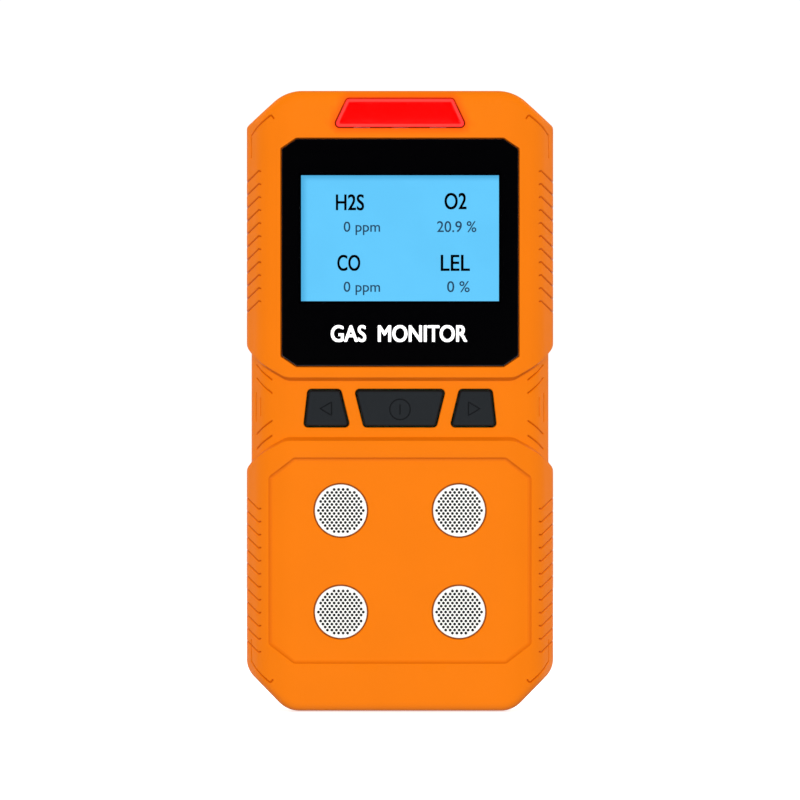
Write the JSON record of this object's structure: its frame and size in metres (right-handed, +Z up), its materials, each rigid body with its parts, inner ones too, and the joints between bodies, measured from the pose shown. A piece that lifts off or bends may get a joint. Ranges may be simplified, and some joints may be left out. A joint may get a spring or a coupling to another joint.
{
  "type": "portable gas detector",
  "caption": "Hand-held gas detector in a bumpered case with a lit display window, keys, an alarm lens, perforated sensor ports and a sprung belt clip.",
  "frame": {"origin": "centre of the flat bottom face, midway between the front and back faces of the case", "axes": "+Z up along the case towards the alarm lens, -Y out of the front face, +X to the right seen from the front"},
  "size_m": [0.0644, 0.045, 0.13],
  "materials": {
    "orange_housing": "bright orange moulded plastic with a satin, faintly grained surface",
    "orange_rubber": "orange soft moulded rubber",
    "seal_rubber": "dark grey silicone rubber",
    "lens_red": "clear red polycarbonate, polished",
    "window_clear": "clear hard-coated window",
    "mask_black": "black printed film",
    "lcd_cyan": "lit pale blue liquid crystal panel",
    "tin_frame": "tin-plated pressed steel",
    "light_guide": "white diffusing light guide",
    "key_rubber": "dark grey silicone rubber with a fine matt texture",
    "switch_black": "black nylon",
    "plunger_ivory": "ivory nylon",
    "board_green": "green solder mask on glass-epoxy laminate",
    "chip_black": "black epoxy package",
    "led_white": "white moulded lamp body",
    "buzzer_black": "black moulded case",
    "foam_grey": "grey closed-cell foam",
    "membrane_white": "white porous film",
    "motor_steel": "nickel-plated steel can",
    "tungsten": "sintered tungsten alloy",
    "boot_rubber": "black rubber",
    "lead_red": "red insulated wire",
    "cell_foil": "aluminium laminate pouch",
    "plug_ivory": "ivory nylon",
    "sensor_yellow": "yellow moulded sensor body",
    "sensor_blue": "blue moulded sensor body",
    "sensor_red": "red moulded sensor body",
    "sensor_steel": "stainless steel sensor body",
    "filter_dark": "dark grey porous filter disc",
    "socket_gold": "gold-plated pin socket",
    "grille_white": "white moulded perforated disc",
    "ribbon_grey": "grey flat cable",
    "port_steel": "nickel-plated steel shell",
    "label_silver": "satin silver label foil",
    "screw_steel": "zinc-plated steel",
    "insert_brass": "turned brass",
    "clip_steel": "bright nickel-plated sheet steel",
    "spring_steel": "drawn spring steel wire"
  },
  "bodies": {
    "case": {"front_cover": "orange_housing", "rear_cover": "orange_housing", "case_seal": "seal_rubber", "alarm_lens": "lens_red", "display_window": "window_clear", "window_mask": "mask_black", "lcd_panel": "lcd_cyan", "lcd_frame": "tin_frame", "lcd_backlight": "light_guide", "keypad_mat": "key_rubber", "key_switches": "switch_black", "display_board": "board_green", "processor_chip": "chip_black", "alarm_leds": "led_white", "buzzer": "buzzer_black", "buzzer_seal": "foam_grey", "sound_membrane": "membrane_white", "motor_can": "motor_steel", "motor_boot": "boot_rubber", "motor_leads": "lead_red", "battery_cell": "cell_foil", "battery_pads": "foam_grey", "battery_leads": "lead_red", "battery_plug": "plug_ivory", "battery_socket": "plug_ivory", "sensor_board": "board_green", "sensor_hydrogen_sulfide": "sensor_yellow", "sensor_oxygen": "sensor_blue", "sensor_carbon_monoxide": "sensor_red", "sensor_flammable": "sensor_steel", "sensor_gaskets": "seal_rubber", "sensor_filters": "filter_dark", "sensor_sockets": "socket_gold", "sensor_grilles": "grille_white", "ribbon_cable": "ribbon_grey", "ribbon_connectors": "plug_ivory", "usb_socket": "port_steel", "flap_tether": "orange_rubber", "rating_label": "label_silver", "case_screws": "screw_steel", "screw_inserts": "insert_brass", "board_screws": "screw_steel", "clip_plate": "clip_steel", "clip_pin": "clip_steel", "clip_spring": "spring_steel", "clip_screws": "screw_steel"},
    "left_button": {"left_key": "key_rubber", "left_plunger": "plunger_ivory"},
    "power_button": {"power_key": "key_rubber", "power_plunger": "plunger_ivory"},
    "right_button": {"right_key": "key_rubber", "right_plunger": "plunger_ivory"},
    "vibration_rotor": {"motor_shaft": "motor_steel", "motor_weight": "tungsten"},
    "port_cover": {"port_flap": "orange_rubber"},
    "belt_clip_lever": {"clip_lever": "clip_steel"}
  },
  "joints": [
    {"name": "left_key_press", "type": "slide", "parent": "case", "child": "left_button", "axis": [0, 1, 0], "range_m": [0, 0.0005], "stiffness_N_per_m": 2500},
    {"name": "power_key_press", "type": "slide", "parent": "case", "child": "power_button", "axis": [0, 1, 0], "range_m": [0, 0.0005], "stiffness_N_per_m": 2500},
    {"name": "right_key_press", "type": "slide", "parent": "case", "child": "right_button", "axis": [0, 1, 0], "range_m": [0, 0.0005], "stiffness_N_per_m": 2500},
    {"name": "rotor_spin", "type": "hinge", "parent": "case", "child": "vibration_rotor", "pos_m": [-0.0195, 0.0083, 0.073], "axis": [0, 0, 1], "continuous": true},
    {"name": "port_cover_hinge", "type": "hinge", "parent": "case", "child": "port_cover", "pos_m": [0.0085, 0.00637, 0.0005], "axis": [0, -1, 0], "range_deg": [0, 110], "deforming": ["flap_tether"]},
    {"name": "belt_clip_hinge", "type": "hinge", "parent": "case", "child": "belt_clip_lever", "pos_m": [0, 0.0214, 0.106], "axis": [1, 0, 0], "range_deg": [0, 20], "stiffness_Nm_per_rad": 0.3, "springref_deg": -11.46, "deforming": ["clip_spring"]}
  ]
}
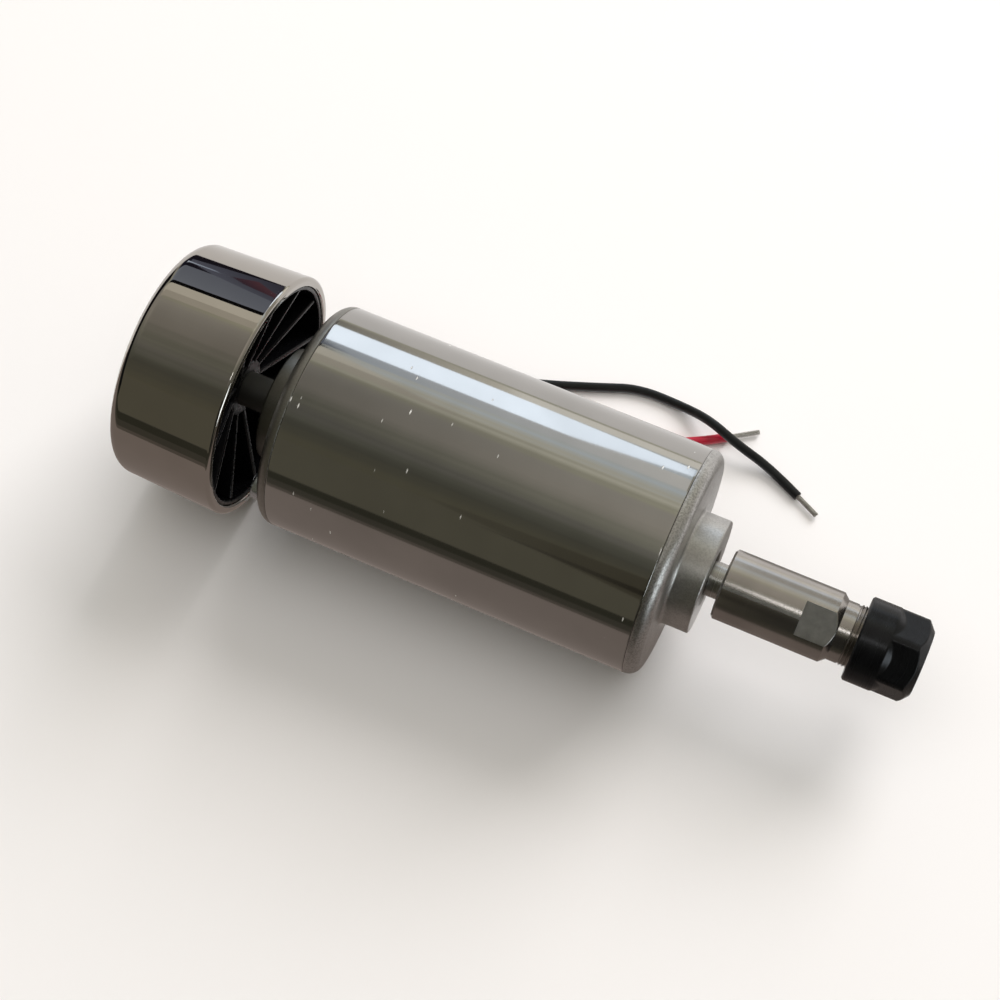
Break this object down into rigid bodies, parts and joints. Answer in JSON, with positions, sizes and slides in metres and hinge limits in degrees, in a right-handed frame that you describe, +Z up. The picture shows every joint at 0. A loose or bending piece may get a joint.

| WHAT TO DO |
Check each line above for the string "with" and show the ones that have it.

| EXERCISE ANSWER |
Write the JSON record of this object's structure: its frame and size in metres (right-handed, +Z up), its materials, each rigid body with its parts, inner ones too, and the joints between bodies, measured from the pose shown. A piece that lifts off or bends may get a joint. Ranges may be simplified, and some joints may be left out. A joint may get a spring or a coupling to another joint.
  "caption": "Hand-held gas detector in a bumpered case with a lit display window, keys, an alarm lens, perforated sensor ports and a sprung belt clip.",
    "orange_housing": "bright orange moulded plastic with a satin, faintly grained surface",
    "key_rubber": "dark grey silicone rubber with a fine matt texture",
Break this object down into rigid bodies, parts and joints. Answer in JSON, with positions, sizes and slides in metres and hinge limits in degrees, in a right-handed frame that you describe, +Z up. The picture shows every joint at 0. A loose or bending piece may get a joint.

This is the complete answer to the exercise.